ITEMS
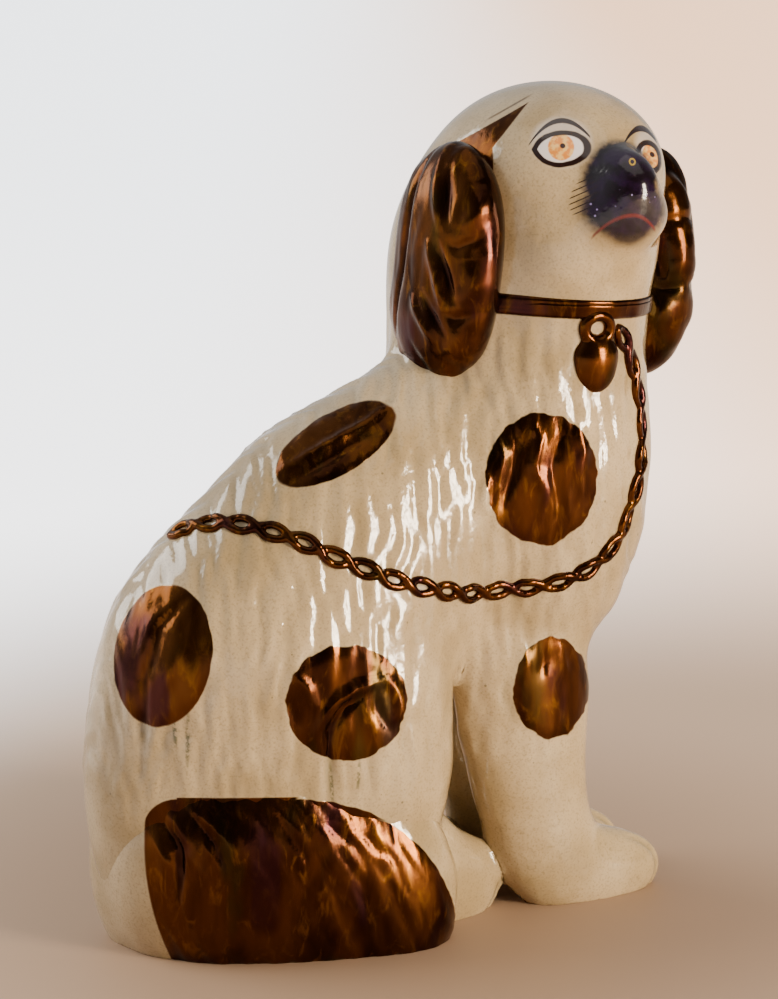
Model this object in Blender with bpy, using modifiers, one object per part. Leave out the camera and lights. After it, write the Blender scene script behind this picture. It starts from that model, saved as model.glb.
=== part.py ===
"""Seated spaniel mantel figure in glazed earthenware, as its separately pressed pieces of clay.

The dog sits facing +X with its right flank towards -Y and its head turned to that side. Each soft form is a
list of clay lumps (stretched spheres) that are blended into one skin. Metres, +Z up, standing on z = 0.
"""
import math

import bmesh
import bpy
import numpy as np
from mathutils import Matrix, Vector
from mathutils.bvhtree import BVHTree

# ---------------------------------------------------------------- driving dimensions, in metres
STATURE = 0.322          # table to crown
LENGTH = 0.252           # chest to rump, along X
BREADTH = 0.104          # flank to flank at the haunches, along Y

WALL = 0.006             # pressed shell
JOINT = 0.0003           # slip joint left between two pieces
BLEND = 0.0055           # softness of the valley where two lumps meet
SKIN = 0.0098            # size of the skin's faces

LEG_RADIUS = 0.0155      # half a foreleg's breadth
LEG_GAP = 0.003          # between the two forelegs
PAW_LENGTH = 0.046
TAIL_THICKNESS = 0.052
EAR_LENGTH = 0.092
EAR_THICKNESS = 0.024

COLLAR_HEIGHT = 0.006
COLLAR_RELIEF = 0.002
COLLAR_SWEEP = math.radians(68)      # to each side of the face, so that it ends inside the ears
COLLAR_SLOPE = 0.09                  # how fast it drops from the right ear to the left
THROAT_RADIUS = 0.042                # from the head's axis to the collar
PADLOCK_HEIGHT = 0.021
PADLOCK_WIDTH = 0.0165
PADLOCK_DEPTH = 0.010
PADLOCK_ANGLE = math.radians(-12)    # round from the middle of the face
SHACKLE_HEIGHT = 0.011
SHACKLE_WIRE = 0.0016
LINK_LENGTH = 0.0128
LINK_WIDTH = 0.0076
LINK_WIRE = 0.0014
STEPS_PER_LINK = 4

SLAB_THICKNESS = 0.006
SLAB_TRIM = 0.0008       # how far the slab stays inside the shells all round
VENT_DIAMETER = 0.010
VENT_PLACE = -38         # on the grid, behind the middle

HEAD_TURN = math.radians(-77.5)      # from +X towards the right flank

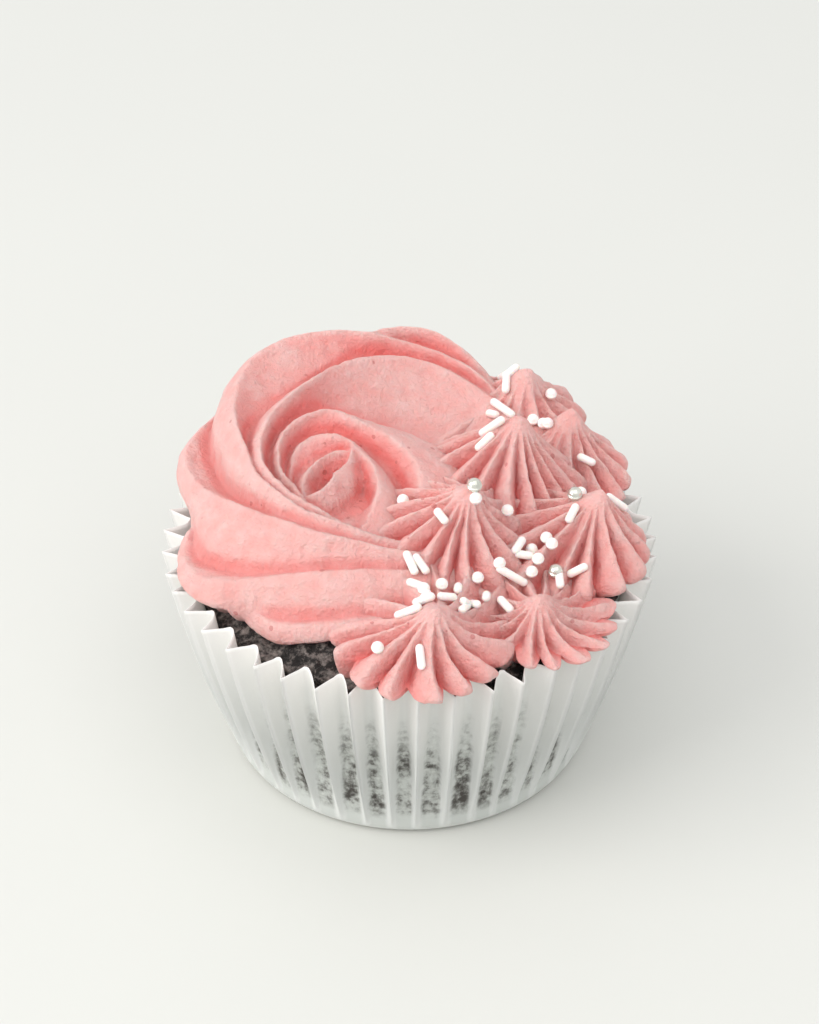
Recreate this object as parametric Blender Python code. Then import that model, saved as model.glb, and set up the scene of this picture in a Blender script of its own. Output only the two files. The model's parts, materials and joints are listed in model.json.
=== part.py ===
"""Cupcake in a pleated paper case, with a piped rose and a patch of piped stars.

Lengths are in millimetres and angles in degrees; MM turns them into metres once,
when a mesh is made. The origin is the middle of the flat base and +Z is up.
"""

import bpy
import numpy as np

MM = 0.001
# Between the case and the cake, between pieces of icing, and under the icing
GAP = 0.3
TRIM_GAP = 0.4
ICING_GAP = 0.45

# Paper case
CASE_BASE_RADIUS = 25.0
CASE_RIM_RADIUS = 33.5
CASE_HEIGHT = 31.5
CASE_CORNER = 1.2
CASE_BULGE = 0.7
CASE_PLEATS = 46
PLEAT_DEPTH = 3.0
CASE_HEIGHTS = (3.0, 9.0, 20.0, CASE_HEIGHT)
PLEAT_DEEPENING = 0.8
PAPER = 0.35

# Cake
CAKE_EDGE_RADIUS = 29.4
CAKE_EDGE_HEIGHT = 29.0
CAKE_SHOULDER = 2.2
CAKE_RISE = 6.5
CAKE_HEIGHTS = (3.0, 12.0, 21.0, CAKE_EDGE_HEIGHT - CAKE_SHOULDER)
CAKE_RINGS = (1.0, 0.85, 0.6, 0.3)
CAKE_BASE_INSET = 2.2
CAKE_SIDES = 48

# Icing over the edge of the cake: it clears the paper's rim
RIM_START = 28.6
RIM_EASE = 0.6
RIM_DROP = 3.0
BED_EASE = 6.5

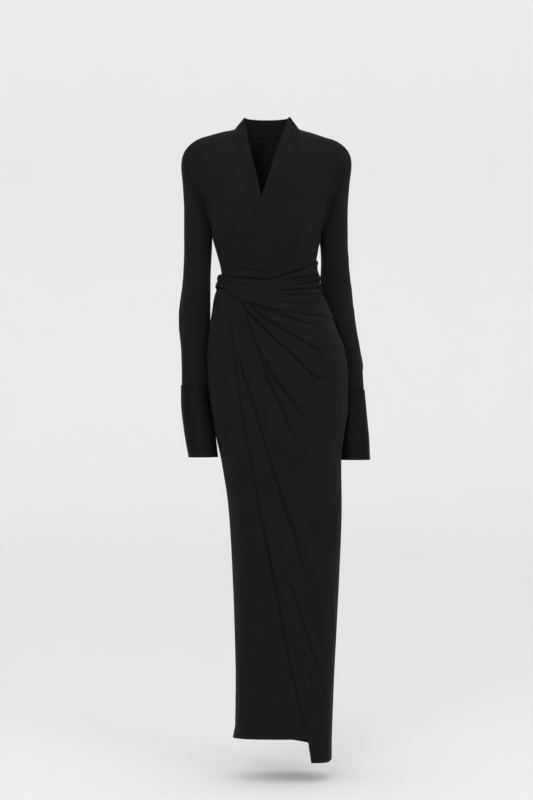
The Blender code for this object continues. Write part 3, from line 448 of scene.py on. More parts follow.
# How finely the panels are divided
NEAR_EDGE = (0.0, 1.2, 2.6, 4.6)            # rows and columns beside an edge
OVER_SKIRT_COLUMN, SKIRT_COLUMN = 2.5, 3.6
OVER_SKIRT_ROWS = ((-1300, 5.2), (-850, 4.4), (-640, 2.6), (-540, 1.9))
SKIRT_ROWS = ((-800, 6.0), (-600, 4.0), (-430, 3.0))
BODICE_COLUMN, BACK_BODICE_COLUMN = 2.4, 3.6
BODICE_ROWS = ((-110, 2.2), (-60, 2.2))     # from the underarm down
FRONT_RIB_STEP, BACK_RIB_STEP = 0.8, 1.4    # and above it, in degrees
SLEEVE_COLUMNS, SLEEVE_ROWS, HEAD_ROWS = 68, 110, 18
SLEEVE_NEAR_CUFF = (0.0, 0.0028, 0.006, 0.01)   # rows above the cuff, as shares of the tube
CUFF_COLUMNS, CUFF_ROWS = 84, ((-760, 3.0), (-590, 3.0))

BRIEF
Quote in full each line from the top of the records above through the line with "from mathutils.bvhtree import BVHTree"; stop after that line.

TASK RESULT
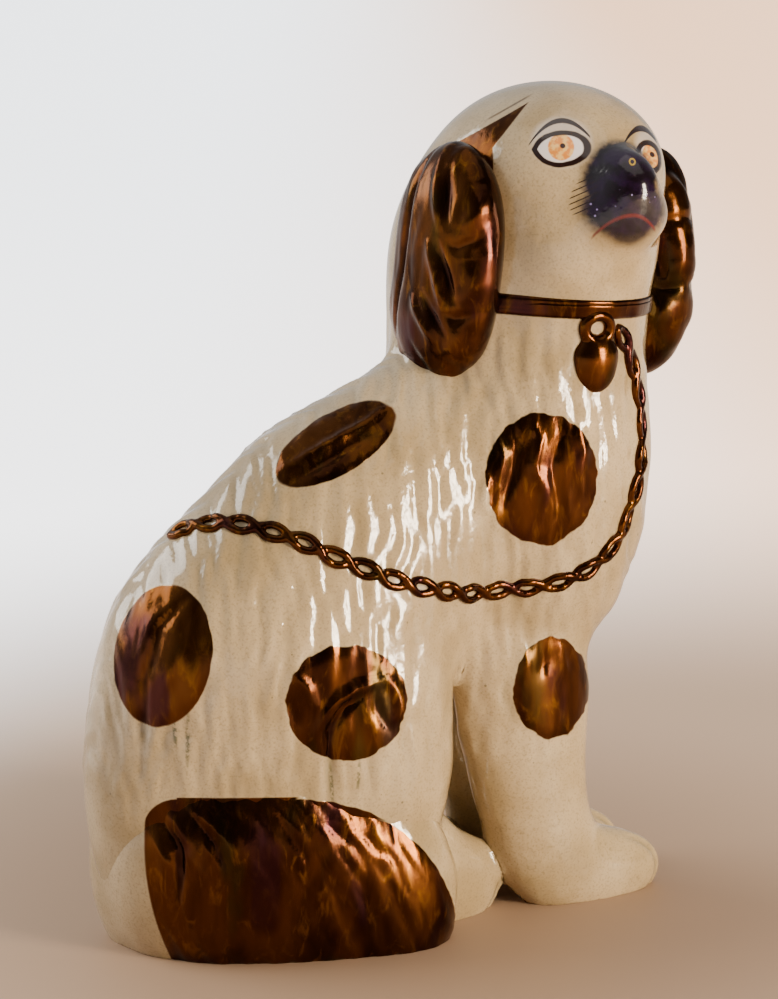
Model this object in Blender with bpy, using modifiers, one object per part. Leave out the camera and lights. After it, write the Blender scene script behind this picture. It starts from that model, saved as model.glb.
=== part.py ===
"""Seated spaniel mantel figure in glazed earthenware, as its separately pressed pieces of clay.

The dog sits facing +X with its right flank towards -Y and its head turned to that side. Each soft form is a
list of clay lumps (stretched spheres) that are blended into one skin. Metres, +Z up, standing on z = 0.
"""
import math

import bmesh
import bpy
import numpy as np
from mathutils import Matrix, Vector
from mathutils.bvhtree import BVHTree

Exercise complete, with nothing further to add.